Тайное сборище произошло в урочище Берке-элст (Трудные пески), на лесистом склоне Чжечжеерских высот, обычно помещаемых на карте современными исследователями южнее точки впадения Керулена в озеро Колен, в полупустынной степи, покрытой скудной растительностью, главным образом караганом и дерису. Вероятно, место встречи было выбрано Алтаном и Хучаром, боявшимися вызвать подозрение не только у Чингисхана, но и у Ван-хана, первый из которых находился на верхнем Керулене, а второй — в верховьях Туулы.
Старые обиды вырвались наружу. Нагнетая страхи, Чжамуха обвинил Чингисхана в поддержании связей с найманами, исконными врагами кераитов.
— С языка у него не сходят слова «отец», «сын», но в душе у него — совсем другое…
Особенно сильное впечатление на Сангума должны были произвести предостережения о том, как бы Есугаев сын не попробовал овладеть кераитским троном.
— Ужели вы верите ему? Что с вами станется, если только вы не опередите его?.. Если вы пойдете на анду Темучжина, я присоединюсь к вам и ударю ему наперерез!
Монгольские князья-отщепенцы в злобе не уступали Чжамухе и клялись перебить всех сыновей Оэлун и бросить их трупы зверям на растерзание.
Ободренный подобными речами, Сангум тут же послал своих людей к отцу с поручением склонить его на сторону заговорщиков.

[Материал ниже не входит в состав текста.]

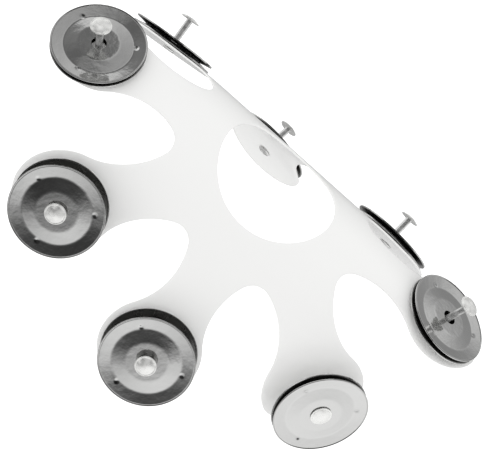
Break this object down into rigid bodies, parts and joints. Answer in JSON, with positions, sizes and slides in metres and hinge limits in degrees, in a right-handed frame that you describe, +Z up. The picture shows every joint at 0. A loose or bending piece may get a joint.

Упрекая старика в слепоте и глухоте перед лицом смертельной опасности, каковой являлись честолюбивые планы Чингисхана, послы Сангума настойчиво уговаривали его напасть на Есугаева сына. Ван-хан, которому, вероятно, претило вероломство мятежников, отвечал:
— Зачем вы так судите о моем сыне Темучжине? Ведь он доселе служил нам опорой, и не будет к нам благоволения Неба за подобные злые умыслы на сына моего. Чжамуха ведь переметный болтун. Правду ли, небылицу ли он плетет — не разобрать!
Ответ отца не охладил решимости Сангума, и он предстал перед отцом лично, имея в запасе некий веский аргумент:
— Смотри! Ты еще жив, а он уже почти с нами не считается! Что же будет потом? Он делает все, чтобы я не получил в наследство кераитское царство, с таким трудом собранное еще твоим отцом Хурчжахузом!
Но Ван-хан упорно не хотел разрывать отношения с Чингисом. Более всего он боялся превратностей, коими полны войны, особенно междоусобные.
— Моя борода седа, и я хочу прожить остаток дней своих спокойно… Но вы меня и слушать не хотите…
Рассерженный Сангум вышел, громко хлопнув кошмой, служившей дверью.
Видя гнев сына, старик вынужден был уступить, правда, возложил всю ответственность за предательство и его последствия на домогателя.